Like many small communities that abut major cities, Temple Terrace has a huge traffic problem it can't control. The city has no jurisdiction over the main arteries of Fowler and Fletcher avenues or 56th Street, but the city's future growth is limited by these failing roads.

Instead of tilting at windmills, planners at Temple Terrace City Hall have decided to rewrite the city's transportation plan in an innovative way. Temple Terrace could be the first city in Florida to win approval of the novel approach.

The ambitious plan is to make the city of seven square miles and 24,000 residents a community where you don't have to use a car.

It's a forward-thinking approach worthy of support of the public and the approval of the Department of Community Affairs, the state agency that reviews local growth plans.

Over the next 15 years, the plan calls for Temple Terrace to invest $58.5 million in building sidewalks, constructing multiuse trails for bicycles and golf carts, enhancing bus service and making pedestrian walkways safer and more inviting. The projects would be funded with proceeds from gas and Community Investment Tax proceeds, property taxes set aside for mass transit, grants and development fees.

The plan requires no new taxes, says City Manager Kim Leinbach. But when fully implemented it should become a model for communities that want to encourage alternative modes of transportation.
Temple Terrace really has no choice but to take this route. The city desperately needs to rebuild decaying sections of the city with higher-density developments - including but not limited to its New Urbanism downtown project - but developers are hampered by concurrency laws requiring road capacity to keep up with growth.

Realistically, that is not going to happen in Temple Terrace.

For example, the Hillsborough Planning Commission estimates that adding two lanes to Fletcher Avenue as it passes through Temple Terrace's boundaries would cost $50 million - and the road would still be rated an "F" for service.
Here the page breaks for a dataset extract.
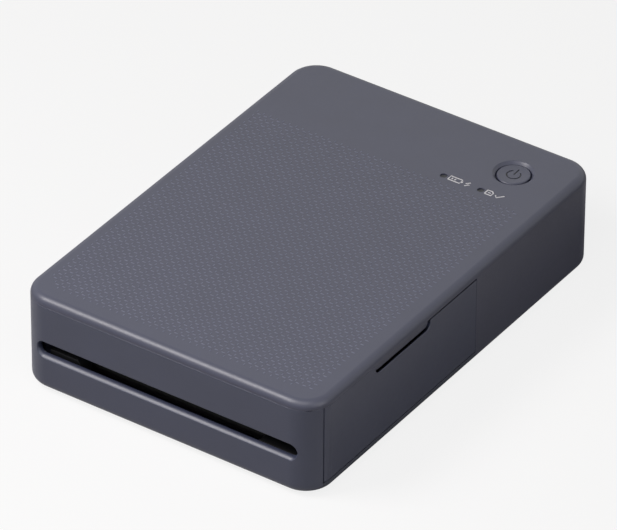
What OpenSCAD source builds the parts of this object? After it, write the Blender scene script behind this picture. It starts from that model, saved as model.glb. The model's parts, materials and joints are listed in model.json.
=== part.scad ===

None of Temple Terrace's roads stands a chance of being improved to the extent that would permit much additional development.

But five years ago, Florida provided an option for communities in such a bind by creating "multi-modal transportation districts," where cities could design plans that would limit the need to travel by car.

In Temple Terrace's plan, more sidewalks and pedestrian crosswalks over major streets are intended to make it safe for residents to bike or walk safely through the community, even along busy streets. A long-awaited trail would be built linking the east side of the city over the Hillsborough River to the popular recreation center and to streets that wind along the picturesque golf course.

The city's new downtown - construction of which should be under way by next year - would be fully accessible by bicycle paths. And the city would extend those paths to the University of South Florida, helping USF alleviate its parking shortage problem.

With gas at more than $4 a gallon and the need to reduce the number of cars on the area's roadways, the timing for such a plan couldn't be better.